Słowa otwierające „Pretty Tied Up” –
I know this chick, she lives down on Melrose / She ain't satisfied without some pain – były pokłosiem spotkania, które Izzy przed laty, jako dziewiętnastoletni chłopak, miał z dominą.
„Tony, mój meksykański przyjaciel, zabrał mnie do domu swojej kobiety, Margot”, wyznał gitarzysta w 1992 roku, w wywiadzie dla magazynu
Musician. „Dała nam po tequili, po czym udała się do sypialni. Poszliśmy za nią, a tam był już tłusty, nagi facet z cebulą w ustach. Miał na sobie damską bieliznę, szpilki i tkwił pod ścianą, skrępowany taśmą klejącą. W pierwszej chwili ja i Tony pomyśleliśmy:
Co się tu, k***a, dzieje? Wreszcie zaczęliśmy się śmiać. Tamta laska była dominą”.
„Resztę popołudnia spędziliśmy w jej salonie, słuchając płyt. Ona była w tym czasie w sypialni. W końcu uwolniła tego faceta, a on słono jej zapłacił. Potem zabrała nas na kolację”.
Izzy nigdy nie wytłumaczył, o czym jest reszta piosenki, ale drugi wers –
Once, there was this rock 'n' roll band, rolling on the streets / Time went by, and it became a joke – wydaje się niezbyt zawoalowaną aluzją do kolegów z zespołu.
Odkąd na początku lat dziewięćdziesiątych Stradlin wyszedł z nałogów, marazm, jaki panował wówczas w Guns N’ Roses, zaczął mu coraz bardziej przeszkadzać. W końcu, w listopadzie 1991 roku, drogi Gunsów i Izzy’ego rozeszły się.
„Nie trawiłem komplikacji, które stały się w Guns N’ Roses chlebem powszednim”, wyjaśnił Stradlin w cytowanym już wywiadzie. „Czasem zrobienie najprostszej rzeczy trwało całymi dniami. Czas zdawał się płynąć zastraszająco powoli. W zespole, który jest skupiony na pracy, tego rodzaju rzeczy nie powinny mieć miejsca”.
Niektóre przygody gitarzysty z najbardziej burzliwych lat pokazują aż nazbyt jasno, dlaczego wyrwanie się z nałogów stało się dla Stradlina kwestią życia i śmierci.
Były menedżer Guns N’ Roses, Alan Niven, przyznał w książce „Guns N’ Roses: Ostatni giganci z rockowej dżungli” Micka Walla, że pewnego dnia naćpany Izzy zadzwonił do niego i powiedział: „Znalazłem milion dolarów, o których wszyscy zapomnieli”.

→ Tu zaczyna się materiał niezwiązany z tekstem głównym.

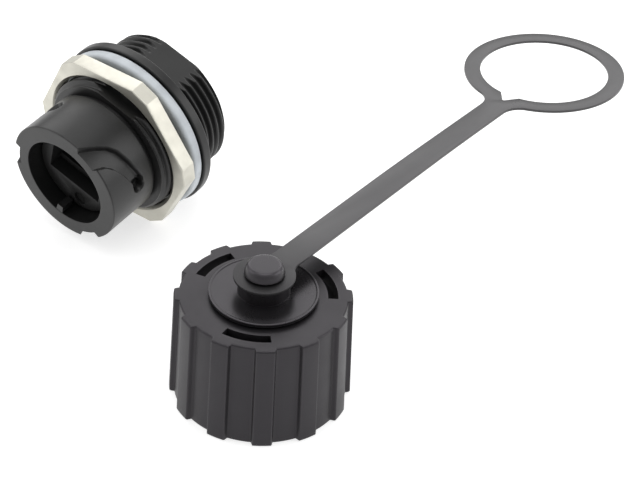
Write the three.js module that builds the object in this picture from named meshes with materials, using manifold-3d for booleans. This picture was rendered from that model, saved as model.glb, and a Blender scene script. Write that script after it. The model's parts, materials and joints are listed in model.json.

Był rok 1989 i Niven – który podówczas zabiegał przede wszystkim o to, żeby utrzymać Gunsów przy życiu – zaprosił gitarzystę na spotkanie, podczas którego miał negocjować nową umowę handlową dla zespołu. Stanowiła ona, że Guns N’ Roses otrzymają zaliczkę w wysokości 2,5 miliona dolarów, z czego półtora miliona trafi do nich od razu, a kolejny milion po tym, jak wywiążą się z pewnych koncertowych zobowiązań.
„To było całkiem rozsądne rozwiązanie…”, skomentował Niven, „… dopóki Izzy w swojej paranoi nie zaczął przebąkiwać o «brakującym milionie»”.
Wzmianka o osobliwym epizodzie pojawiła się w tekście „Pretty Tied Up”:
I just found a million dollars that someone forgot / It's days like this that push me over the brink.
I choć Stradlin nigdy nie zdradził, do czego odnosiła się ta linijka, to nie trzeba długo się głowić, żeby powiązać ze sobą pewne fakty.
Mimo że na miejsce Izzy’ego dość szybko zwerbowano Gilby’ego Clarke’a, to jego odejście było dla Gunsów – i dla ich fanów – bolesnym tematem. Na szczęście przed rozstaniem Stradlin zdążył jeszcze pozostawić kolegom z zespołu utwór „Pretty Tied Up”, a wraz z nim wspomnienie niegdysiejszej rockandrollowej dekadencji.